Following the ratio of the SC in 237ITR617 the Madras High Court in 271ITR109 held that the section 63 in the parallel does not contemplate the absolute transfer of commercial assets when it comes to any transfer under any settlement, trust, covenant, agreement, gift deed or any other arrangement for transfer. Before the Madras High Court the assessee who is reported to be the owner of building comprising residential rooms with other facilities executed a gift deed to gift the income from the said mansions to an educational and charitable institution.
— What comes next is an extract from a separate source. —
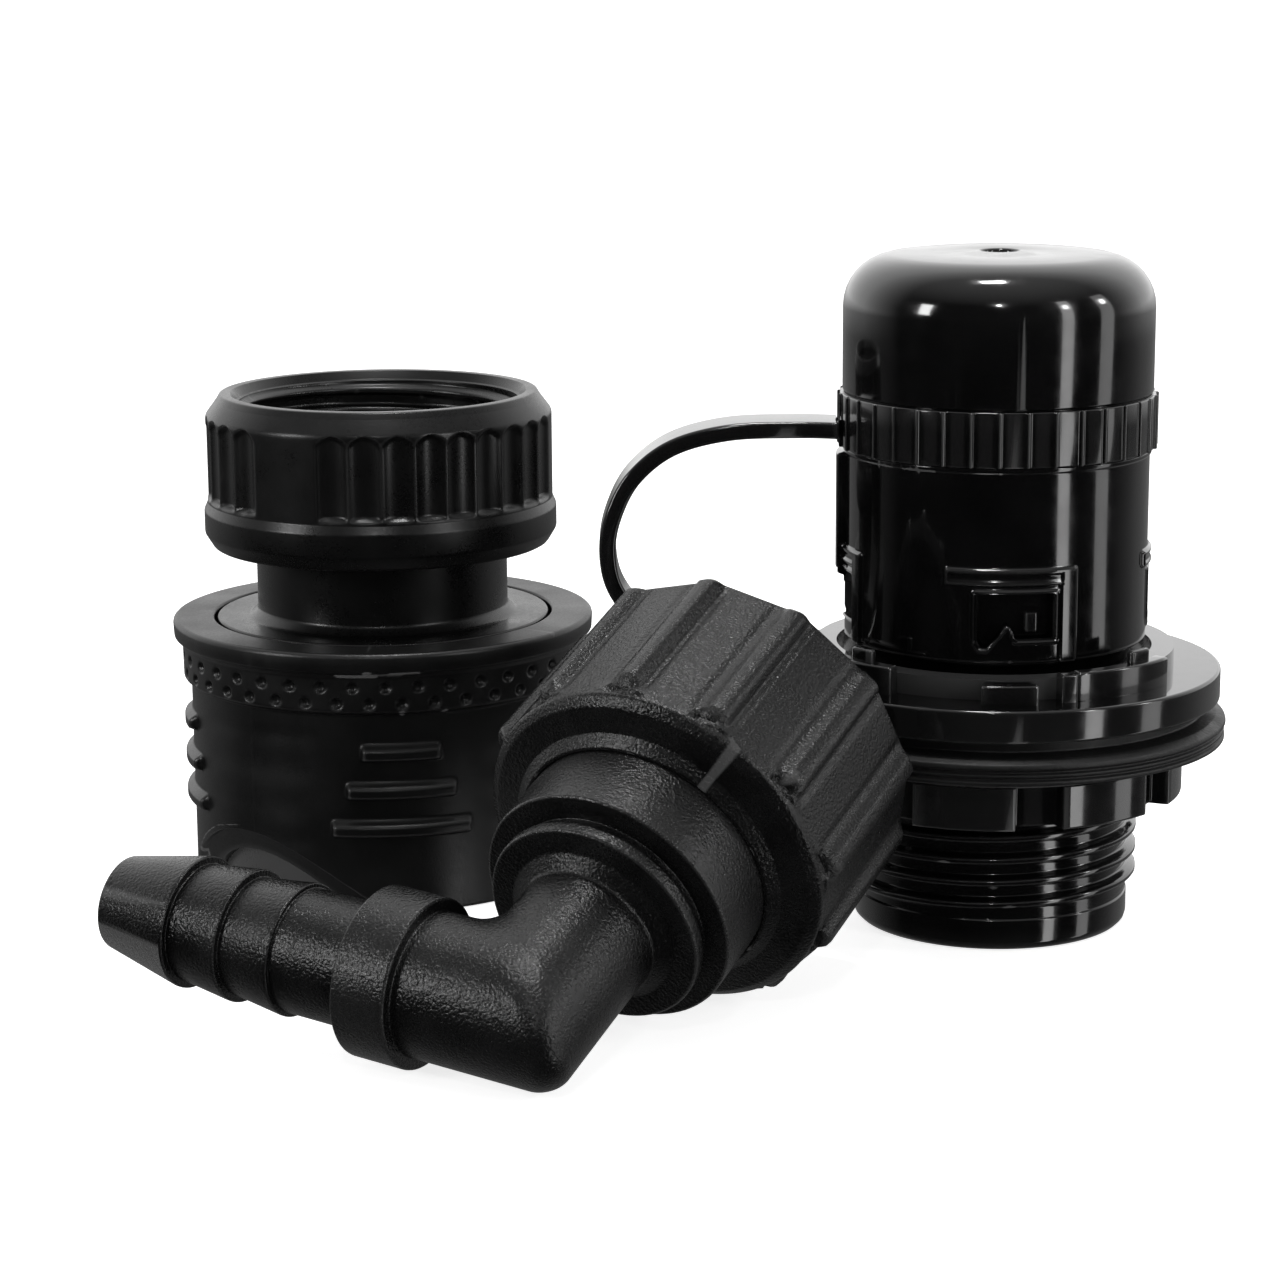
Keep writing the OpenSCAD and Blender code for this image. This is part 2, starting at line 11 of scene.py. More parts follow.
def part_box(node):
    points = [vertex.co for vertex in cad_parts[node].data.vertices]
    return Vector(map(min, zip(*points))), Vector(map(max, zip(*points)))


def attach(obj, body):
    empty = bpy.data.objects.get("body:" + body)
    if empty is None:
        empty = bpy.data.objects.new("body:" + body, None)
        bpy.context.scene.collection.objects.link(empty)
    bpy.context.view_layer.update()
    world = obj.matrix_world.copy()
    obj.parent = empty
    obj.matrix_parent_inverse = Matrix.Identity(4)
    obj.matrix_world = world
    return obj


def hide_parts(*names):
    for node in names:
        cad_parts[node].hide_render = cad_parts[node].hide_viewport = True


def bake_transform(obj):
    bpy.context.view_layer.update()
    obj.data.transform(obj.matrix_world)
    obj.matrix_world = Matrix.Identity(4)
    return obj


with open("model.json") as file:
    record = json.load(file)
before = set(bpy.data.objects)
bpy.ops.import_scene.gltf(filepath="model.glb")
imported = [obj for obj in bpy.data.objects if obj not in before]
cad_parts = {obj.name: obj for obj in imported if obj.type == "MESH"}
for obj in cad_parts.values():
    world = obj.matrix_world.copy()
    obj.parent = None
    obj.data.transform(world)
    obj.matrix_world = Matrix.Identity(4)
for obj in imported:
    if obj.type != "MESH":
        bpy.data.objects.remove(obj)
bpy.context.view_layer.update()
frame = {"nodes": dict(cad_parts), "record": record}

MM = 0.001
RECORD = frame["record"]
JOINTS = {joint["name"]: joint for joint in RECORD["behaviour"]["joints"]}
MOUNTS = {mount["name"]: mount for mount in RECORD["mounts"]}


def in_mm(node):
    low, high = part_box(node)
    return np.array(low) / MM, np.array(high) / MM


# ---------------------------------------------------------------- shapes, in millimetres

def unit(v):
    return v / max(np.linalg.norm(v), 1e-9)


def round_corner(before, here, after, radius, steps):
    """Points of an arc that replaces the corner at here."""
    to_before, to_after = unit(before - here), unit(after - here)
    half = math.acos(max(-1.0, min(1.0, float(to_before @ to_after)))) / 2
    if radius <= 0 or half > 1.54 or half < 0.02:
        return [here]
    room = 0.48 * min(np.linalg.norm(before - here), np.linalg.norm(after - here))
    reach = min(radius / math.tan(half), room)
    radius = reach * math.tan(half)
    centre = here + unit(to_before + to_after) * math.hypot(reach, radius)
    start, end = here + to_before * reach - centre, here + to_after * reach - centre
    sweep = math.pi - 2 * half
    points = []
    for i in range(steps + 1):
        t = i / steps
        a, b = math.sin((1 - t) * sweep), math.sin(t * sweep)
        points.append(centre + (a * start + b * end) / math.sin(sweep))
    return points


def outline(points, radius=0.2, steps=3):
    """A closed outline with round corners. A point may carry a radius of its own as a third number."""
    flat = [np.array(point[:2], float) for point in points]
    out = []
    for i, point in enumerate(points):
        own = point[2] if len(point) > 2 else radius
        arc_steps = steps if own < 1.5 else 3 * steps
        out += round_corner(flat[i - 1], flat[i], flat[(i + 1) % len(flat)], own, arc_steps)
    return np.array(out)


def divided(line, step, inside):
    """A closed outline with more points on the edges whose middle is inside."""
    out = []
    for i, here in enumerate(line):
        there = line[(i + 1) % len(line)]
        parts = 1
        if inside(*(here + there) / 2):
            parts = max(1, math.ceil(np.linalg.norm(there - here) / step))
        out += [here + (there - here) * k / parts for k in range(parts)]
    return np.array(out)


def azimuths(count, edges=(), width=0.5):
    """Azimuths once round in degrees, with closely spaced ones at each edge."""
    base = list(np.linspace(-180, 180, count, endpoint=False))
    for edge in edges:
        edge = (edge + 180) % 360 - 180
        base = [a for a in base if abs((a - edge + 180) % 360 - 180) > 1.2 * width]
        base += [(edge + shift * width + 180) % 360 - 180 for shift in (-1, -0.5, 0, 0.5, 1)]
    return np.array(sorted(set(np.round(base, 5))))


def skin(rings, loop):
    """Quads between rings of points; the rings close on themselves, and a loop joins last to first."""
    rings = np.asarray(rings, float)
    rows, cols = rings.shape[:2]
    index = np.arange(rows * cols).reshape(rows, cols)
    last = rows if loop else rows - 1
    here, there = index[np.arange(last)], index[(np.arange(last) + 1) % rows]
    faces = np.stack([here, np.roll(here, -1, 1), np.roll(there, -1, 1), there], 2).reshape(-1, 4).tolist()
    if not loop:
        faces += [index[0][::-1].tolist(), index[-1].tolist()]
    return rings.reshape(-1, 3), faces


def lathe(line, turns, shape=None):
    """A closed outline of (radius, height) turned round +Z. Azimuth 0 is -Y, and 90 is +X."""
    radius, turn = np.meshgrid(line[:, 0], turns, indexing="ij")
    height = np.repeat(line[:, 1][:, None], len(turns), 1)
    if shape:
        radius, height = shape(radius, turn, height)
    a = np.radians(turn)
    return skin(np.stack([radius * np.sin(a), -radius * np.cos(a), height], 2), loop=True)


def ring_block(outer, inner, low, high, start, end, radius=0.25):
    """A block of a ring between two azimuths, with round edges."""
    section = outline([(inner, low), (outer, low), (outer, high), (inner, high)], radius)
    middle = section.mean(0)
    ease = math.degrees(radius / outer)
    full_turns = list(np.linspace(start + ease, end - ease, 12))
    turns = [start, start + 0.3 * ease] + full_turns + [end - 0.3 * ease, end]
    shrink = [radius, 0.3 * radius] + [0] * 12 + [0.3 * radius, radius]
    rings = []
    for turn, by in zip(turns, shrink):
        inset = middle + (section - middle) * (1 - by / np.abs(section - middle).max(0))
        a = math.radians(turn)
        rings.append([(r * math.sin(a), -r * math.cos(a), z) for r, z in inset])
    return skin(rings, loop=False)


def joined(*chunks):
    points, faces, base = [], [], 0
    for some_points, some_faces in chunks:
        points.append(some_points)
        faces += [[i + base for i in face] for face in some_faces]
        base += len(some_points)
    return np.vstack(points), faces


def near(turn, centre):
    """Signed angle from centre, in degrees."""
    return (turn - centre + 180) % 360 - 180


def ramp(x):
    x = np.clip(x, 0, 1)
    return x * x * (3 - 2 * x)


def pad(u, v, half_u, half_v, ease):
    """1 inside a rectangle and 0 outside, with soft edges of width ease."""
    return ramp((half_u - np.abs(u)) / ease + 0.5) * ramp((half_v - np.abs(v)) / ease + 0.5)


def thread_height(height, turn, pitch, first, crest=0.15, foot=0.62):
    """1 on the crest of a right-hand thread and 0 at its root."""
    gap = np.abs(((height - first) / pitch - turn / 360 + 0.5) % 1 - 0.5) * pitch
    return ramp((foot - gap) / (foot - crest))


# ---------------------------------------------------------------- materials

def node(tree, kind, **values):
    made = tree.nodes.new(kind)
    for key, value in values.items():
        if key in made.inputs.keys():
            made.inputs[key].default_value = value
        else:
            setattr(made, key, value)
    return made


def noise(tree, where, scale_mm, detail=3.0):
    made = node(tree, "ShaderNodeTexNoise", Scale=1 / (scale_mm * MM), Detail=detail)
    tree.links.new(where.outputs["Object"], made.inputs["Vector"])
    return made.outputs["Fac"]


def mapped(tree, value, low, high, from_low=0.3, from_high=0.7):
    made = node(tree, "ShaderNodeMapRange")
    made.inputs["From Min"].default_value = from_low
    made.inputs["From Max"].default_value = from_high
    made.inputs["To Min"].default_value = low
    made.inputs["To Max"].default_value = high
    tree.links.new(value, made.inputs["Value"])
    return made.outputs["Result"]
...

The ITAT in their finding noted that although there was no absolute transfer of property yet the assessee had transferred to the trustees the business of running the lodging house and since the business itself is the capital asset the transfer made by the assessee is not hit by the provisions of section 60. The High Court also held that the very agreement between the trust and the assessee where under the trust is bestowed the right to manage the property/business and receive rent from such property for ten years and utilize the same for the purpose of an educational and charitable institution is sufficient to hold that the transfer in such a case is not affected by section 60 even though the property with which the lodging business was done had not been transferred to the trust and even when such agreement was only for ten years.

 

As guided by the SC section 60 has its application only to a case where income accrues to the transferee but the income-earning asset or source of income remains with the transferor. Thus taxpayer/businessmen may therefore plan agreement for transfer of incomes at their source to the charitable institutions managed by them to avail this twin benefit. Even a gift of this kind will be exempt from capital gains tax u/s 47(iii).